いよいよ夏も本番となり、暑さも本番になってきました。
ここまで暑いとエアコンが手放せませんが、いかんせん今年の夏は節電の夏です。
原発事故の影響がこれほどまでに全国的なものになるとは思ってもみなかったという人がほとんどだと思いますが、これは避けようのない現実です。
しかし、地球温暖化の影響もあって夏の暑さは以前とは比べ物にならないほど殺人的なものになっています。私が子供の頃、熱中症なんていう言葉はなかったように思います。
熱中症が怖いから外で遊ばないように…夏休みを迎えた今、子供たちはそんな指示を受けているので、公園などで姿を見ることはほとんどありません。
しかし、日本の夏が暑いというのは今に始まったことではありません。
今ほどではないにしても、暑くて過ごしにくいということは昔も変わりません。
そのため、日本には古くからの暑さ対策という知恵があります。厳しい自然環境でたくましく生きてきた日本人の知恵というのは、今でも使える技がいっぱいです。
例えば、打ち水。
これは水が蒸発する際に熱を奪う気化熱という現象によって地面を冷やし、涼をとるという方法です。夕方になると下町の道路が濡れていたのは、そのあたりの家が自宅の前に打ち水をしていたからです。そのお蔭で真夏の太陽に照り付けられた道路はひんやりとしていたものです。

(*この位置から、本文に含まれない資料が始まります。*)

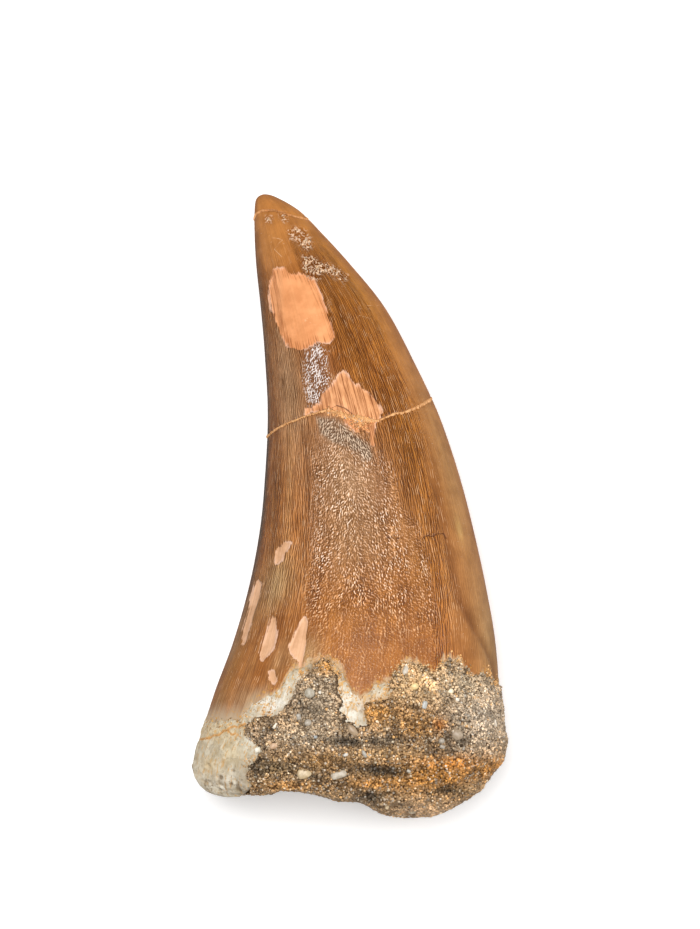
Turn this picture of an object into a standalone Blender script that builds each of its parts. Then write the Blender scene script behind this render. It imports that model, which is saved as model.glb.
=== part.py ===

時は流れて、現在この打ち水をするという活動が全国的に行われています。水道水を使うともったいないので、貯めておいた雨水を使うというのも、昔ながらの方法です。昔は甕(かめ)などに雨水を貯めるという習慣があり、打ち水にはそういった飲み水に適さない水が使われていました。
雨水すら無駄にせず、涼をとるのに使ってきた素晴らしい知恵ですね。
他にもたくさんあります。
風鈴というのは、直接気温を下げる効果は全くありません。チリンチリンという涼しげな音が、何となく涼しい気にさせてくれるというだけの代物です。
しかし、日本を訪れる外国人観光客はこの風鈴に強い関心を示すそうです。日本以外にも暑い国はたくさんありますので、彼らは国に帰って使ってみたいというのです。音を使って涼をとるという発想は、日本人独特のものかも知れませんね。
最近多くなっているのが、緑のカーテン。
南側の直射日光が多く降り注ぐ窓に、ゴーヤー(ニガウリ)などの植物を植えて、それによって日光をさえぎって部屋の中を涼しくするというものです。
直射日光が当たると暑くなるばかりか、カーテンや床、家具などを劣化させてしまうので、それをさえぎるのは暑さ対策以外にもメリットがあります。その一方、南国の植物は直射日光が大好きです。そんな植物に思う存分日光を吸収してもらって、最後には美味しいゴーヤーが実るというのは、一石二鳥ならぬ一石三鳥です。
ここでも自然とうまく調和して生活を快適にするという日本人の知恵が存分に発揮されていると思います。
実際に、こうした緑のカーテンという取り組みは日本だけでなく欧米諸国でも活発にとりいれられているそうです。
最後に、これも日本人のユニークな知恵が世界を駆け巡った例を紹介しましょう。
クルマに乗る方であれば、夏の暑い車内がどんなことになっているか、良くご存知でしょう。なんでも真夏の炎天下にクルマを停めておくと、ダッシュボード付近は400度にも達することがあるそうです。
未開封の缶ジュースが熱で爆発していたことがありますが、さすがに400度にもなったらそんなことがあっても不思議ではありませんね。
日本では、暑くなったクルマに戻ってきた時に助手席の窓を開けて、運転席のドアを数回開け閉めするということが普通に行われています。運転席のドアが巨大なうちわになり、閉めた時には助手席か暑い空気が排出され、開けた時には助手席から外の涼しい空気が入るというワケです。
本当にちょっとしたテクニックなのですが、これがアメリカのライフハッカーにまで届きました。ライフハッカーというのは知恵袋サイトのようなもので、アメリカをはじめ世界的な人気を博しているサイトです。
ここで瞬時に車内を冷やす方法として紹介されるや、一気に大人気となり全世界で数百万回というアクセスとなりました。コメントを見ても大絶賛ばかりで、「さすが技術の国、日本だ」というものや、「日本人にできない工夫はない」というものも見受けられました。
こんなことくらいで褒められては日本人として照れますが、少しでも生活を快適にしようとする日本人の知恵が、世界で大いに役立っているのは嬉しい限りです。